* **Job**: Emit the exact text of every line from the line with "for name, shape" to the line with "if empty is", both ends included. No other output is expected.

* **Information supplied**:
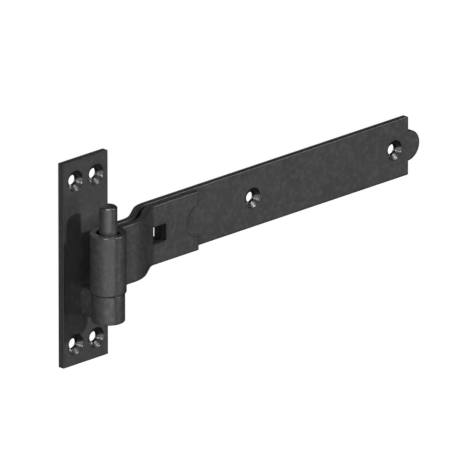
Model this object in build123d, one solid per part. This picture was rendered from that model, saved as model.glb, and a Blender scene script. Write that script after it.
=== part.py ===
from build123d import *
from math import asin, cos, degrees, radians, sin, sqrt
import os

# Cranked band and hook hinge, in millimetres.
# The origin is the centre of the back plate's rear face. +X runs along the strap, +Y goes into the post,
# and +Z is up. The plate's rear face and the strap's rear face both lie in the plane Y = 0.

# Flat bar of the band
bar_width = 40.8
bar_thickness = 4.5
bar_edge_radius = 0.9

# Gap between the band's two layers: a little wider beside the eye than along the strap
strap_gap = 1.9
eye_gap = 2.6

# Eye of the band, turned round the pin
eye_bore_radius = 7.4
eye_return_radius = 2.0

# Crank of the band
crank_start = 24.0
crank_angle = 35.0
crank_radius = 19.25

# Strap, measured along X from the pin
strap_shoulder = 295.9
nib_radius = 10.4
shoulder_corner_radius = 1.0
front_layer_end = 96.5
strap_hole_first = 152.2
strap_hole_spacing = 130.7
strap_hole_radius = 3.55
strap_sink_radius = 6.85
square_hole_x = 61.0
square_hole_side = 11.5

# Straight land that every screw hole keeps behind its sink
screw_hole_land = 2.2

# Pin
pin_radius = 6.0
pin_chamfer = 1.0
pin_stand_out = 18.0
pin_foot_chamfer = 0.8

# Back plate
plate_width = 40.5
plate_height = 140.0
plate_thickness = 4.75
plate_edge_radius = 0.4
plate_hole_spacing_x = 18.6
plate_hole_spacing_z = 112.0
plate_hole_radius = 3.55
plate_sink_radius = 6.9

# Hook bracket, folded from its own flat bar
strip_thickness = 4.85
strip_width = 19.4
strip_edge_chamfer = 0.5
neck_return_radius = 2.0
neck_seam = 0.2
tail_height = 13.0
rivet_flare = 1.0

# Places and running clearances
pin_stand_off = 25.5
band_top = 24.0
seat_clearance = 0.2
grip_clearance = 0.02
slot_clearance = 0.1

# Worked out from the sizes above
band_bottom = band_top - bar_width
band_middle = band_top - bar_width / 2
knuckle_top = band_bottom - seat_clearance
knuckle_bottom = knuckle_top - strip_width
knuckle_middle = knuckle_top - strip_width / 2
plate_front = -plate_thickness
strap_pitch = bar_thickness + strap_gap
eye_pitch = bar_thickness + eye_gap
cut_reach = 2 * (bar_width + plate_height)


def run(start, heading, length):
    """A straight stretch of a bar's middle line: its edge and its end point."""
    end = start + Vector(cos(radians(heading)), sin(radians(heading))) * length
    return Line(start, end), end


def bend(start, heading, radius, turn):
    """A bend that goes on from a heading in degrees: its edge, its end point and the new heading."""
    tangent = (cos(radians(heading)), sin(radians(heading)))
    arc = JernArc(start=start, tangent=tangent, radius=radius, arc_size=turn)
    return arc, arc @ 1, heading + turn


def flat_bar(line, section, middle_height):
    """Flat bar laid on edge along a flat middle line."""
    across = Plane(origin=line @ 0, x_dir=(0, 0, 1), z_dir=line % 0)
    return Pos(0, 0, middle_height) * sweep(across * section, path=line)


def countersunk_hole(radius, sink_radius, thickness):
    """Cutter for a screw hole along Y with its sink in the front face, which lies at Y = 0."""
    shank = Rot(X=-90) * Cylinder(radius, 4 * thickness)
    depth = thickness - screw_hole_land
    slope = (sink_radius - radius) / depth
    outline = Polyline((0, -1), (sink_radius + slope, -1), (radius, depth), (0, depth), close=True)
    return shank + revolve(make_face(outline), Axis.Y)


def turned_eye(start):
    """The eye and its return bend, from the top of the eye to the start of the front layer."""
    ring_radius = eye_bore_radius + bar_thickness / 2
    return_radius = eye_return_radius + bar_thickness / 2
    drop = return_radius + eye_pitch - ring_radius
    lean = degrees(asin(drop / (ring_radius + return_radius)))
    ring, point, heading = bend(start, 180, ring_radius, 270 - lean)
    back_turn, point, heading = bend(point, heading, return_radius, lean - 90)
    return [ring, back_turn], point


def crank_slope(offset, first_radius, second_radius):
    """Length of the straight slope between a crank's two bends, for the offset between its two ends."""
    rise_of_bends = (first_radius + second_radius) * (1 - cos(radians(crank_angle)))
    return (offset - rise_of_bends) / sin(radians(crank_angle))


def crank_length(slope, first_radius, second_radius):
    """How far a crank reaches along the strap."""
    return (first_radius + second_radius) * sin(radians(crank_angle)) + slope * cos(radians(crank_angle))


def band_line():
    """Middle line of the band's one flat bar, from the nib round the eye and back to the notched end."""
    back_offset = pin_stand_off - eye_bore_radius - bar_thickness
    slope = crank_slope(back_offset, crank_radius, crank_radius)
    crank_end = crank_start + crank_length(slope, crank_radius, crank_radius)
    tip = Vector(strap_shoulder + nib_radius, -bar_thickness / 2)

    strap, point = run(tip, 180, tip.X - crank_end)
    outer_bend, point, heading = bend(point, 180, crank_radius, crank_angle)
    incline, point = run(point, heading, slope)
    inner_bend, point, heading = bend(point, heading, crank_radius, -crank_angle)
    to_eye, point = run(point, heading, crank_start)
    pieces = [strap, outer_bend, incline, inner_bend, to_eye]

    eye, point = turned_eye(point)
    pieces += eye

    first_radius = crank_radius + eye_pitch
    second_radius = crank_radius - strap_pitch
    slope = crank_slope(back_offset + eye_gap - strap_gap, first_radius, second_radius)
    from_eye, point = run(point, 0, crank_start - point.X)
    inner_bend, point, heading = bend(point, 0, first_radius, crank_angle)
    incline, point = run(point, heading, slope)
    outer_bend, point, heading = bend(point, heading, second_radius, -crank_angle)
    front_layer, point = run(point, heading, front_layer_end - point.X)
    pieces += [from_eye, inner_bend, incline, outer_bend, front_layer]
    return Wire([piece.edge() for piece in pieces])


def seen_from_front(outline, x, y, depth):
    """Cutter that drives an outline drawn in the front view into the band, from y towards the viewer."""
    view = Plane(origin=(x, y, band_middle), x_dir=(1, 0, 0), z_dir=(0, -1, 0))
    return extrude(view * outline, depth)


def sheared_end():
    """What the shear takes off the strap's end: it leaves a half-round nib between two rounded shoulders."""
    blank = Pos(-shoulder_corner_radius, 0) * Rectangle(cut_reach, cut_reach, align=(Align.MIN, Align.CENTER))
    kept = RectangleRounded(bar_width, bar_width, shoulder_corner_radius, align=(Align.MAX, Align.CENTER))
    return blank - kept - Circle(nib_radius)


def build_band():
    section = RectangleRounded(bar_width, bar_thickness, bar_edge_radius)
    bar = flat_bar(band_line(), section, band_middle)
    split = -bar_thickness - strap_gap / 2
    square = Rectangle(square_hole_side, square_hole_side)
    bar -= seen_from_front(sheared_end(), strap_shoulder, bar_thickness, cut_reach)
    bar -= seen_from_front(Circle(nib_radius), front_layer_end, split, cut_reach)
    bar -= seen_from_front(square, square_hole_x, bar_thickness, cut_reach)
    hole = countersunk_hole(strap_hole_radius, strap_sink_radius, bar_thickness)
    for x in (strap_hole_first, strap_hole_first + strap_hole_spacing):
        bar -= Pos(x, -bar_thickness, band_middle) * hole
    return bar


def build_pin():
    top = band_top + pin_stand_out
    length = top - knuckle_bottom
    foot = Pos(0, -pin_stand_off, knuckle_bottom)
    rod = foot * Cylinder(pin_radius, length, align=(Align.CENTER, Align.CENTER, Align.MIN))
    rims = rod.edges().filter_by(GeomType.CIRCLE).sort_by(Axis.Z)
    rod = chamfer(rims[-1], pin_chamfer)
    return chamfer(rod.edges().filter_by(GeomType.CIRCLE).sort_by(Axis.Z)[0], pin_foot_chamfer)


def bracket_line():
    """Middle line of the folded strip: one leg from the plate, round the pin and back along the other leg."""
    ring_radius = pin_radius + grip_clearance + strip_thickness / 2
    return_radius = neck_return_radius + strip_thickness / 2
    leg_x = (neck_seam + strip_thickness) / 2
    side = leg_x + return_radius
    reach = sqrt((ring_radius + return_radius) ** 2 - side ** 2)
    lean = degrees(asin(side / (ring_radius + return_radius)))
    start = Vector(-leg_x, 0)

    leg_in, point = run(start, -90, pin_stand_off - reach)
    turn_in, point, heading = bend(point, -90, return_radius, lean - 90)
    knuckle, point, heading = bend(point, heading, ring_radius, 360 - 2 * lean)
    turn_out, point, heading = bend(point, heading, return_radius, lean - 90)
    leg_out, point = run(point, heading, pin_stand_off - reach)
    return Wire([piece.edge() for piece in (leg_in, turn_in, knuckle, turn_out, leg_out)])


def riveted_tail(margin):
    """The block that the tail fills in the plate: straight through, then flared into the rear chamfer."""
    width = 2 * strip_thickness + neck_seam + 2 * margin
    height = tail_height + 2 * margin
    shank = Box(width, plate_thickness, height, align=(Align.CENTER, Align.MAX, Align.CENTER))
    rear = Plane(origin=(0, 0, 0), x_dir=(1, 0, 0), z_dir=(0, 1, 0))
    inner = Plane(origin=(0, -rivet_flare, 0), x_dir=(1, 0, 0), z_dir=(0, 1, 0))
    wide = rear * Rectangle(width + 2 * rivet_flare, height + 2 * rivet_flare)
    narrow = inner * Rectangle(width, height)
    return Pos(0, 0, knuckle_middle) * (shank + loft([narrow, wide]))


def build_bracket():
    section = chamfer(Rectangle(strip_width, strip_thickness).vertices(), strip_edge_chamfer)
    strip = flat_bar(bracket_line(), section, knuckle_middle)
    whole = Box(cut_reach, cut_reach, cut_reach, align=(Align.CENTER, Align.MIN, Align.CENTER))
    in_plate = Pos(0, plate_front, 0) * whole
    seam = Box(neck_seam, cut_reach, cut_reach)
    tail = riveted_tail(0) - seam
    return strip - in_plate + tail


def build_plate():
    plate = Box(plate_width, plate_thickness, plate_height, align=(Align.CENTER, Align.MAX, Align.CENTER))
    plate = fillet(plate.edges(), plate_edge_radius)
    hole = countersunk_hole(plate_hole_radius, plate_sink_radius, plate_thickness)
    for x in (-plate_hole_spacing_x / 2, plate_hole_spacing_x / 2):
        for z in (-plate_hole_spacing_z / 2, plate_hole_spacing_z / 2):
            plate -= Pos(x, plate_front, z) * hole
    return plate - riveted_tail(slot_clearance)


os.makedirs("parts", exist_ok=True)
nodes = {
    "back_plate": build_plate(),
    "hook_bracket": build_bracket(),
    "hinge_pin": build_pin(),
    "band": build_band(),
}
for name, shape in nodes.items():
    export_step(shape, f"parts/{name}.step")
    print(name, "solids", len(shape.solids()), "volume", round(shape.volume, 1), "valid", shape.is_valid)
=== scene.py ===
import bmesh
import bpy
from collections import namedtuple
from math import asin, cos, pi, radians, sin, sqrt
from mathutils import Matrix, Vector


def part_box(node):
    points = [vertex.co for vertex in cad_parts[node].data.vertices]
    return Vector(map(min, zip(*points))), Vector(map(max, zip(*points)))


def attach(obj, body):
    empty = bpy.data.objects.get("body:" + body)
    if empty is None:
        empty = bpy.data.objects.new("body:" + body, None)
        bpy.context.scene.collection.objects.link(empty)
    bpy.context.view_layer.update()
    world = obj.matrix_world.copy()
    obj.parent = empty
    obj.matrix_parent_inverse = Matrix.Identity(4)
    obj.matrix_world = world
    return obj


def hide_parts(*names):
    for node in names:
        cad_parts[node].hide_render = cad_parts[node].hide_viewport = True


# Dresses the packed band and hook hinge: each bar, plate and pin is drawn again with fine edges and a
# black coat. Lengths are metres in the CAD's frame: the origin is the centre of the back plate's rear
# face, +X runs along the strap, +Y goes into the post and +Z is up.

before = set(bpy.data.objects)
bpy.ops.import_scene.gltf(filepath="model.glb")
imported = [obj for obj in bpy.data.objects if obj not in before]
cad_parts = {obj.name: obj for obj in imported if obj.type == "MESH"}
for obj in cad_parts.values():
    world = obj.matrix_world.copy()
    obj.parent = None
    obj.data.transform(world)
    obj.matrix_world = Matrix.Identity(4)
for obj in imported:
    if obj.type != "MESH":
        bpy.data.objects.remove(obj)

bl_info = {
    "name": "Band and Hook Hinge",
    "version": (1, 0, 0),
    "blender": (4, 5, 0),
    "location": "View3D > Sidebar > Hinge",
    "description": "Cranked band hinge on a hook plate, with its black coat and a white studio",
    "category": "Add Mesh",
}

MM = 0.001
PLATE_LOW, PLATE_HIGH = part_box("back_plate")
BAND_LOW, BAND_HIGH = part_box("band")
PIN_LOW, PIN_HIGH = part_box("hinge_pin")

# Fineness of the rounded parts: a rolled edge, a full turn, the nib, a sheared corner, the notch's
# circle, and a plate edge or a broken edge.
ROLLED_EDGE_POINTS = 5
TURNED_SIDES = 96
NIB_STEPS = 64
CORNER_STEPS = 6
NOTCH_SIDES = 60
EDGE_SEGMENTS = 3

# Points closer than this are one point, faces that turn less than this are one face, and a point of a
# turned profile closer to the axis than this lies on it.
SAME_POINT = 0.5e-6
SAME_FACE = radians(0.05)
ON_AXIS = 1e-9

# Edges that turn more than this are broken. The rims of the strap's sinks turn by 34.9 degrees.
SHARP = radians(30)

# How much the large faces rule the smooth shading: the most that there is
LARGE_FACES_WEIGHT = 100

# The pin's edges are broken wider than the others, by this factor
PIN_RIM = 1.5

# Where the band's cutters start in free air in front of it, and where they end behind it, and how far
# a screw hole's cutter goes on behind. All are in thicknesses of the bar or plate.
END_FRONT, NOTCH_FRONT, SQUARE_FRONT, BEHIND = -2, -5, -6, 1
SHANK_REACH = 3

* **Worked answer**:
for name, shape in nodes.items():
    export_step(shape, f"parts/{name}.step")
    print(name, "solids", len(shape.solids()), "volume", round(shape.volume, 1), "valid", shape.is_valid)
=== scene.py ===
import bmesh
import bpy
from collections import namedtuple
from math import asin, cos, pi, radians, sin, sqrt
from mathutils import Matrix, Vector


def part_box(node):
    points = [vertex.co for vertex in cad_parts[node].data.vertices]
    return Vector(map(min, zip(*points))), Vector(map(max, zip(*points)))


def attach(obj, body):
    empty = bpy.data.objects.get("body:" + body)
    if empty is None:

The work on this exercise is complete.